## WRITTEN INSTRUCTION
Quote only the part that opens with the line containing "Turn this picture" and closes with the line containing "# whole chair;". Keep both of those lines.
BEGIN
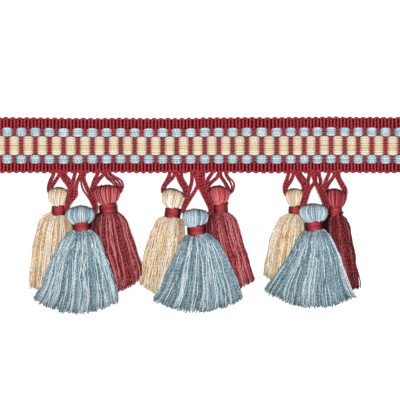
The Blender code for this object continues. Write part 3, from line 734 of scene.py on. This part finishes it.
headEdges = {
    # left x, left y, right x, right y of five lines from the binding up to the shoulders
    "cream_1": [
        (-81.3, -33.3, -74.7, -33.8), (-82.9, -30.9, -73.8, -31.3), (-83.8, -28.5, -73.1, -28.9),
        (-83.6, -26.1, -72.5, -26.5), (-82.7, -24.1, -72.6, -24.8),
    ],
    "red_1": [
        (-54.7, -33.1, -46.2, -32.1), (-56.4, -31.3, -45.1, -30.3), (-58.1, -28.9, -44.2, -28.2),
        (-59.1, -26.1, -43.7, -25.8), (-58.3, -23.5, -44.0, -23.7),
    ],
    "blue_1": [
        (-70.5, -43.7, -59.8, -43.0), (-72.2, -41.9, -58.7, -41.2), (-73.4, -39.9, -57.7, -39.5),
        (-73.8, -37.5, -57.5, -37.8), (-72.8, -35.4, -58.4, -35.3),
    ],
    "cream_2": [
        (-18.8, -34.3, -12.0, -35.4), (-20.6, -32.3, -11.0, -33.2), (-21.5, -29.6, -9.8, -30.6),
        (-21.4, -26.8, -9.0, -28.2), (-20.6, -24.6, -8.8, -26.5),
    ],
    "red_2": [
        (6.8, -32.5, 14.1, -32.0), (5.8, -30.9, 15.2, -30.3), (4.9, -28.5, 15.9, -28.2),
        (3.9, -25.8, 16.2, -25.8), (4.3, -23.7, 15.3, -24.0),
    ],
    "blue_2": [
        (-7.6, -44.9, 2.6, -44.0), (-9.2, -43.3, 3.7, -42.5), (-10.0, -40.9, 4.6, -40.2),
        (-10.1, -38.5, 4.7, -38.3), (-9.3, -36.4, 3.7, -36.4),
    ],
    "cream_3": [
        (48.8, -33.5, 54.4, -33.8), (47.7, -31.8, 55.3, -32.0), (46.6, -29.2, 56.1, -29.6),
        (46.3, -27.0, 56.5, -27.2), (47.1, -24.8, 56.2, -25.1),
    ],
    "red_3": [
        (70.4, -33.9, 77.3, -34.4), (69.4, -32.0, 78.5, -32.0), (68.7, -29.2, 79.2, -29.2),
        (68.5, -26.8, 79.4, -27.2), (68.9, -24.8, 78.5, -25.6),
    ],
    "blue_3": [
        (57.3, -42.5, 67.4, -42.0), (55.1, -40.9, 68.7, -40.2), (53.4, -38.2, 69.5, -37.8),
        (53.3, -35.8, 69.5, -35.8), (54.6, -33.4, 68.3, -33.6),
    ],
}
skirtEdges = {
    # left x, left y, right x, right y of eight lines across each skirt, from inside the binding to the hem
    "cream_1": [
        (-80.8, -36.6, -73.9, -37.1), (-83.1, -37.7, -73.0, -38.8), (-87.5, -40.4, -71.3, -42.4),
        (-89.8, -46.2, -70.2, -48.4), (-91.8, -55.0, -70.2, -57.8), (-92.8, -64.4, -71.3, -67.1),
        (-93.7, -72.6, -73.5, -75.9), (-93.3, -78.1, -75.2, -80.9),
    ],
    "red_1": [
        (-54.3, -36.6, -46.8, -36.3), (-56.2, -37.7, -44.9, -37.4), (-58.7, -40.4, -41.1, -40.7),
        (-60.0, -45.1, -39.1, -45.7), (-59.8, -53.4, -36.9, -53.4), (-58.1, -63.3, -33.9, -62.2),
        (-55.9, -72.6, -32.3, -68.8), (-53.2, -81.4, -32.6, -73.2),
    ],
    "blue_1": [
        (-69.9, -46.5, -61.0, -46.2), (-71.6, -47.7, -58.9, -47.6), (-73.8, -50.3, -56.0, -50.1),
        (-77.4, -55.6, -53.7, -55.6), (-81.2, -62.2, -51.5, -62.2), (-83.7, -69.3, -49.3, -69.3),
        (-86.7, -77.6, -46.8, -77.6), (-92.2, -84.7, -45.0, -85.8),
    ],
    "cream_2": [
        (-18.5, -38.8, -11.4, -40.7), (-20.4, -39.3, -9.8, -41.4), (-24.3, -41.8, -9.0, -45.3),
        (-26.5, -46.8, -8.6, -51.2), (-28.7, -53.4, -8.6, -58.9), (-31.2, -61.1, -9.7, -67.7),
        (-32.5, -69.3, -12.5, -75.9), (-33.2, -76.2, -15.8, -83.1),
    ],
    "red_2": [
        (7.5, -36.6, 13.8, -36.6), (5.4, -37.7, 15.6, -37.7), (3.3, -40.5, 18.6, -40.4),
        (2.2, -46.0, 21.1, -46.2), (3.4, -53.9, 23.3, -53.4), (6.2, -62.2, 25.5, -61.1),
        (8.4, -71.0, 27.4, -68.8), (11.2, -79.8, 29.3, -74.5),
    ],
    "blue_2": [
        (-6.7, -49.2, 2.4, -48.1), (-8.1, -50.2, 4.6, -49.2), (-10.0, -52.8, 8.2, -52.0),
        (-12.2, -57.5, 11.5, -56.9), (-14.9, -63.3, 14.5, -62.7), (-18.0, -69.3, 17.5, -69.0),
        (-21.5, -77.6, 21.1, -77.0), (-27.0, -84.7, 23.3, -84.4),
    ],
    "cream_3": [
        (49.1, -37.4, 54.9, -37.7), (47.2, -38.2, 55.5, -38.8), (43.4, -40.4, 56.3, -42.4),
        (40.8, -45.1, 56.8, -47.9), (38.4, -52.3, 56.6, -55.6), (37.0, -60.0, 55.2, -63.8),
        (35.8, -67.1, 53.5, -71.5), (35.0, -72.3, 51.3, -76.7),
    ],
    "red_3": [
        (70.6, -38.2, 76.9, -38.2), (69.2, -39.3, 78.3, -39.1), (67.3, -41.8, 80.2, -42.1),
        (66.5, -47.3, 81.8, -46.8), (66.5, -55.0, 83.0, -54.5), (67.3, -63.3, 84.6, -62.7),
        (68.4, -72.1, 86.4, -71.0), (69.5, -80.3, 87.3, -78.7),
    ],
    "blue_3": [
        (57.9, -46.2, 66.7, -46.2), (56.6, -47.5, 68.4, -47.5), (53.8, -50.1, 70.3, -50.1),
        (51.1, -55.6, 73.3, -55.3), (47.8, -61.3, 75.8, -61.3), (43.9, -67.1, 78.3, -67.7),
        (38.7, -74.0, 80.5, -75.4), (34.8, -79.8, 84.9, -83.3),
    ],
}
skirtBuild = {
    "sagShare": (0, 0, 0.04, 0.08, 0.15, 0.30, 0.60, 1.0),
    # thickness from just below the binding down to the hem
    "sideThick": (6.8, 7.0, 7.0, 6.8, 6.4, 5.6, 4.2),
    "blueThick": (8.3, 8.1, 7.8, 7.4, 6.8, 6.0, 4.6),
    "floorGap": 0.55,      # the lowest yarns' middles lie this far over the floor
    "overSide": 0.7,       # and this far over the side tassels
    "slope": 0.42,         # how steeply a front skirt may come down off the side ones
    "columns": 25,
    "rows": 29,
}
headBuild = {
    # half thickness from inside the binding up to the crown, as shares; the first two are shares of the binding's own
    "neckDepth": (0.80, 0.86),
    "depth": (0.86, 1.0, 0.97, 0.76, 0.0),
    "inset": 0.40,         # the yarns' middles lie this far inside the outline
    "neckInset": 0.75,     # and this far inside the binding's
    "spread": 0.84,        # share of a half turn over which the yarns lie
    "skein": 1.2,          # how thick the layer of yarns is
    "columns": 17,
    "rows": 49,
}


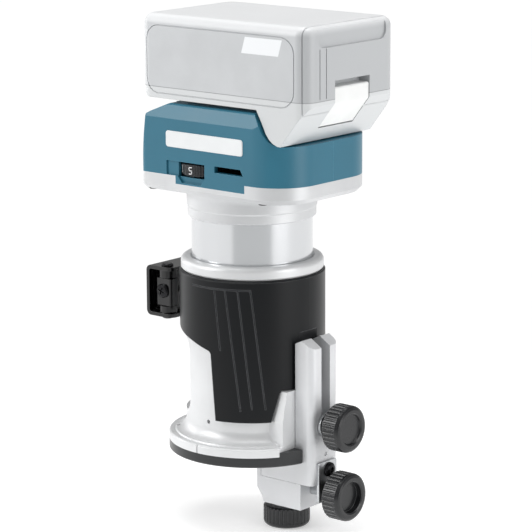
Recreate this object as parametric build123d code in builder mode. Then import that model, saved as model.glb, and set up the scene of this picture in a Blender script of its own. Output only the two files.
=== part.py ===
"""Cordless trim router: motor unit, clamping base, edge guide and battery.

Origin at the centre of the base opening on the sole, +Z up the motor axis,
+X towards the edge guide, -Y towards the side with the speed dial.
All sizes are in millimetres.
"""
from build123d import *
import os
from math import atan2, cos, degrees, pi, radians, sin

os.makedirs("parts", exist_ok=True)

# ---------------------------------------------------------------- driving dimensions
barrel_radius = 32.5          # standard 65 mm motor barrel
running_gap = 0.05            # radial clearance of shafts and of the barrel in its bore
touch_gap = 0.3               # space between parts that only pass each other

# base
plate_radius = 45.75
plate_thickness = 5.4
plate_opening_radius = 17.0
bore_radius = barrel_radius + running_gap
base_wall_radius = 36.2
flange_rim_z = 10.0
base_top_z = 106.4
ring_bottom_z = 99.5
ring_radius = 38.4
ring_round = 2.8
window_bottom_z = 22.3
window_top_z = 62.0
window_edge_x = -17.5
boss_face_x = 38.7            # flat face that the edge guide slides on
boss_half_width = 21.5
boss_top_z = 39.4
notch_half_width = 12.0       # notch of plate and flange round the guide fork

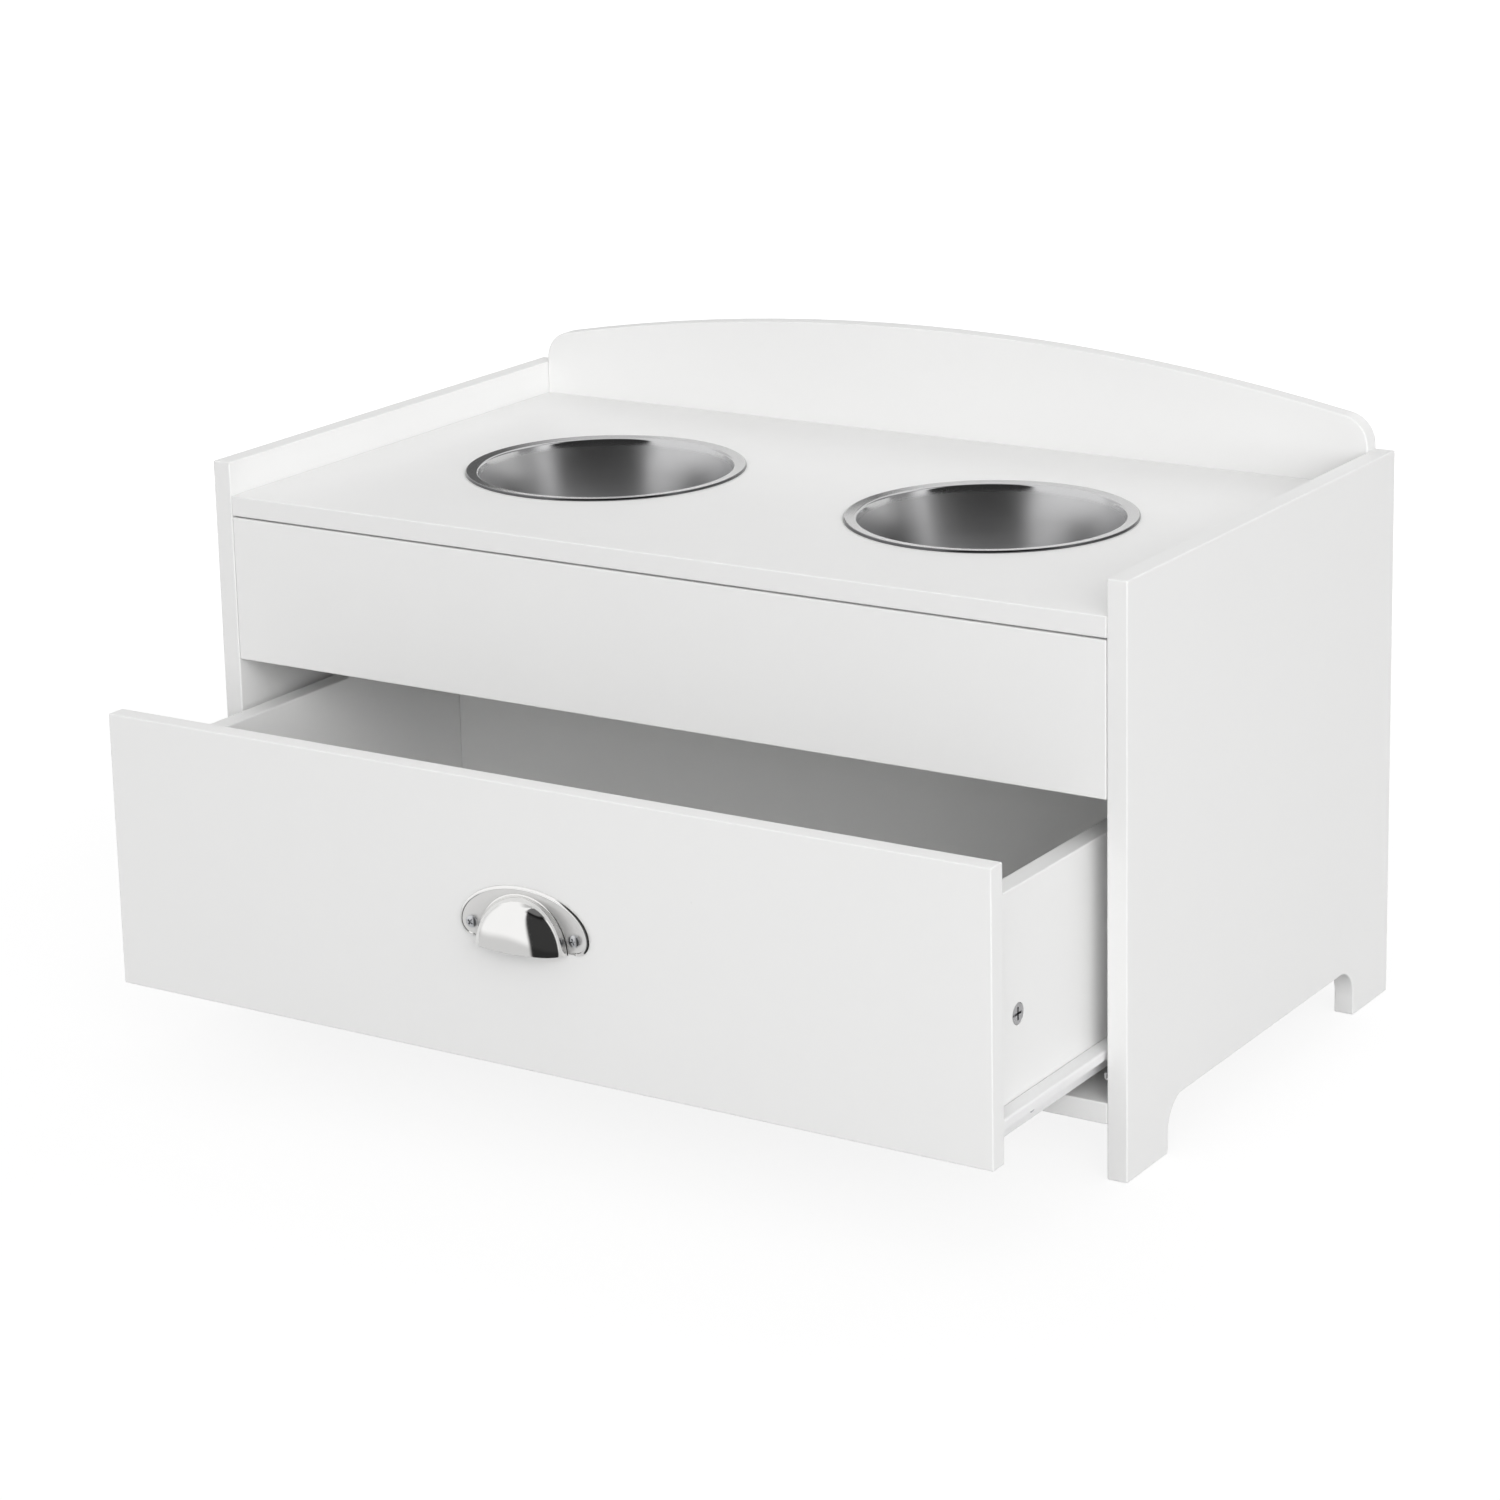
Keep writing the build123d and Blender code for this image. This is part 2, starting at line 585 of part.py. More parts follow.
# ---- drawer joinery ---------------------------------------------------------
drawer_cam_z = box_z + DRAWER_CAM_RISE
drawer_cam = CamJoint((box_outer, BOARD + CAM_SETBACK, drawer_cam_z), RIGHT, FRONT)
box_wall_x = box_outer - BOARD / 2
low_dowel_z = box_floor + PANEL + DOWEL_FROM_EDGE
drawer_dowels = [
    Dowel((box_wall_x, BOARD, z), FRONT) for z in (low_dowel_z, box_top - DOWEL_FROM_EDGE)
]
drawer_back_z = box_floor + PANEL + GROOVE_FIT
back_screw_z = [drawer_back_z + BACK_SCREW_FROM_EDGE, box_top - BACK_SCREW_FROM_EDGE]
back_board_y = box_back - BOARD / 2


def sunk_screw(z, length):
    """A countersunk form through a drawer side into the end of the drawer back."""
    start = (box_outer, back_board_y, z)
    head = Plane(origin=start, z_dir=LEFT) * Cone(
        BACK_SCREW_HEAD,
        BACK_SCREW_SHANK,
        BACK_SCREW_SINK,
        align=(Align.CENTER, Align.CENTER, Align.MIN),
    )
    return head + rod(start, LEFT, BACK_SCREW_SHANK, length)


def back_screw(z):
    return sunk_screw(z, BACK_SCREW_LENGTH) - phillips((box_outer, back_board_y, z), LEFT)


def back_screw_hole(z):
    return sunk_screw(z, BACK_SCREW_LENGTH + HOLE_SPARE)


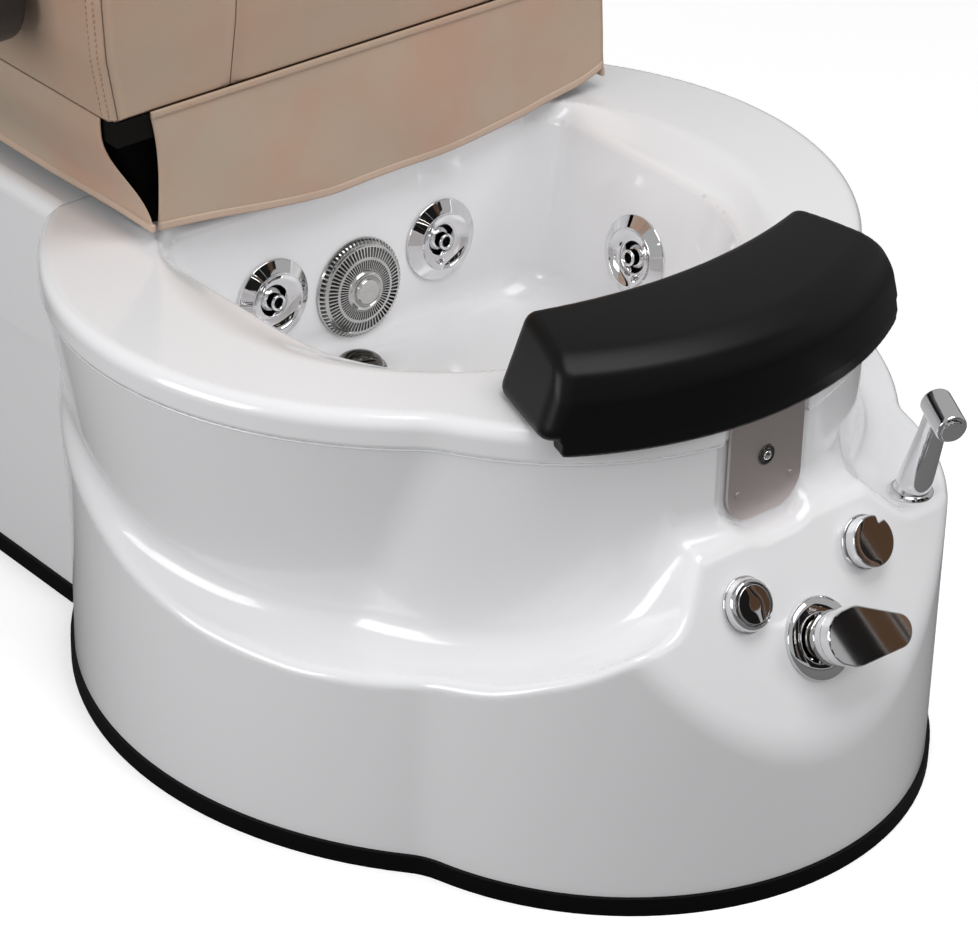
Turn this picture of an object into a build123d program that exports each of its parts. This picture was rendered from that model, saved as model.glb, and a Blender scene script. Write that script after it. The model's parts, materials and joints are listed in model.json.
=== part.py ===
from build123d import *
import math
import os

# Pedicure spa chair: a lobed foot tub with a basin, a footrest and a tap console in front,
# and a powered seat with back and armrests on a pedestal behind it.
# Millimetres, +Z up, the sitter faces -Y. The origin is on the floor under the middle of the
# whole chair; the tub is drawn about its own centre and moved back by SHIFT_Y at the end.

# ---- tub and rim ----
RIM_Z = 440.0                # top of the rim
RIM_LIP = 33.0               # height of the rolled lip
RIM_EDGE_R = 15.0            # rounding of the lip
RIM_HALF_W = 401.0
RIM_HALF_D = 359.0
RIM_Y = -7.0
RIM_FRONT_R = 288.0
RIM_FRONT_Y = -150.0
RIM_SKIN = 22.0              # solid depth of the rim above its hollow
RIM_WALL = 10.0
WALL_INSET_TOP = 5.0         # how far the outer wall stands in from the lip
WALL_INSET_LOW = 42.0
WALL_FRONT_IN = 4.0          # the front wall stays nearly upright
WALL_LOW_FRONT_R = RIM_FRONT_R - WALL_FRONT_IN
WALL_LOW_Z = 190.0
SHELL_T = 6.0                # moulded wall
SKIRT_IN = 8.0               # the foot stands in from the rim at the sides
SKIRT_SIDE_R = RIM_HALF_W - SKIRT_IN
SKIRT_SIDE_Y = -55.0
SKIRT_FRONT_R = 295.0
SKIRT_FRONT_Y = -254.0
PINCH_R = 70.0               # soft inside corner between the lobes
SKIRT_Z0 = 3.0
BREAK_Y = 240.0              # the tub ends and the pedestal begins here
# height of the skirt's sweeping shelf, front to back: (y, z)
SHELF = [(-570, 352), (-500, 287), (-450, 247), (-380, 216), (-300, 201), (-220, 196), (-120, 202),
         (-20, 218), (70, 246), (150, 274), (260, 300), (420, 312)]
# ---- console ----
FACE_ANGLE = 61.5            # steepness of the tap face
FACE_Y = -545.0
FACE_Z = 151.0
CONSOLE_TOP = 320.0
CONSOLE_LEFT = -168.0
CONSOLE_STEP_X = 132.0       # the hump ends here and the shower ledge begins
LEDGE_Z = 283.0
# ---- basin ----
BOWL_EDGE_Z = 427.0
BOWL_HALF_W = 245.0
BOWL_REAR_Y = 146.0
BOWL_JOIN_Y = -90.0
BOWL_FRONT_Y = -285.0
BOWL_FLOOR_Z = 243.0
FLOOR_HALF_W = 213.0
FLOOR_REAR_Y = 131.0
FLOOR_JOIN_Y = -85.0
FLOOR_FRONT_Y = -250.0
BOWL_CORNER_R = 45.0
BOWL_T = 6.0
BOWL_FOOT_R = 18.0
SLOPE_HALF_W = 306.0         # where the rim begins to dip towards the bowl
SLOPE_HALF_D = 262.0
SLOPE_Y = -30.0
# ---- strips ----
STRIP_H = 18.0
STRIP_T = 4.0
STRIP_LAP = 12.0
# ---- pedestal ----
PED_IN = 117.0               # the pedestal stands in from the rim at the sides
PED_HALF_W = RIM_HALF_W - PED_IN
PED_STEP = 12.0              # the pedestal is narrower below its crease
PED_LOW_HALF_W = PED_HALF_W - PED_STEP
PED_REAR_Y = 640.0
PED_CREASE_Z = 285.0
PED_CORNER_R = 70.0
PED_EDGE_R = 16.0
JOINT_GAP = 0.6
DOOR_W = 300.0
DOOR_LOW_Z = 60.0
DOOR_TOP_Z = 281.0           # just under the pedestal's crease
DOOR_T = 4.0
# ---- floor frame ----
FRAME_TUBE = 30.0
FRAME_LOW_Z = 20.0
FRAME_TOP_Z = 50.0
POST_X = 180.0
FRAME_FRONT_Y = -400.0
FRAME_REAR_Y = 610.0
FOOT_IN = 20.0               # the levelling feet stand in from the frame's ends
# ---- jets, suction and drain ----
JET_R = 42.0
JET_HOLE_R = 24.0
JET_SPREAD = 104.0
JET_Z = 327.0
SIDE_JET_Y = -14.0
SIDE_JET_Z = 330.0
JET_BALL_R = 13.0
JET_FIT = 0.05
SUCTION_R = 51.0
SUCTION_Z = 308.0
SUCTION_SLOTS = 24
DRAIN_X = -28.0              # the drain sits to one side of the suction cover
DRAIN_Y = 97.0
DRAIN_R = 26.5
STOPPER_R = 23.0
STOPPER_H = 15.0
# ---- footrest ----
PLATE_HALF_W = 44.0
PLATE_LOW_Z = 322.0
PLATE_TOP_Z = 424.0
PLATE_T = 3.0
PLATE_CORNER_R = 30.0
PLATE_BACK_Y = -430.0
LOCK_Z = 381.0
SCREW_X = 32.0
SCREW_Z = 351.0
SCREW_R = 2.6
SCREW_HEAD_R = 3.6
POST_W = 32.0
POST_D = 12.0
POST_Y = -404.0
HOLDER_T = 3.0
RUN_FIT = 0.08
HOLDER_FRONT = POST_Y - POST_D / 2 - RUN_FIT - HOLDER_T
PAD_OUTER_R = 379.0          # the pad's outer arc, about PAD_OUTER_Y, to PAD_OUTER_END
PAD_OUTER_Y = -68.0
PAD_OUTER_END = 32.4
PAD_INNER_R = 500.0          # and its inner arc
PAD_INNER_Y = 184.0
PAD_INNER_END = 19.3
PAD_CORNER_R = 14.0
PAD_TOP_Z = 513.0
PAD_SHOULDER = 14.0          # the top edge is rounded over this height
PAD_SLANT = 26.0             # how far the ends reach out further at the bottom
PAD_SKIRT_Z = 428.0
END
## FINAL RESULT
Turn this picture of an object into a build123d program that exports each of its parts. This picture was rendered from that model, saved as model.glb, and a Blender scene script. Write that script after it. The model's parts, materials and joints are listed in model.json.
=== part.py ===
from build123d import *
import math
import os

# Pedicure spa chair: a lobed foot tub with a basin, a footrest and a tap console in front,
# and a powered seat with back and armrests on a pedestal behind it.
# Millimetres, +Z up, the sitter faces -Y. The origin is on the floor under the middle of the
# whole chair; the tub is drawn about its own centre and moved back by SHIFT_Y at the end.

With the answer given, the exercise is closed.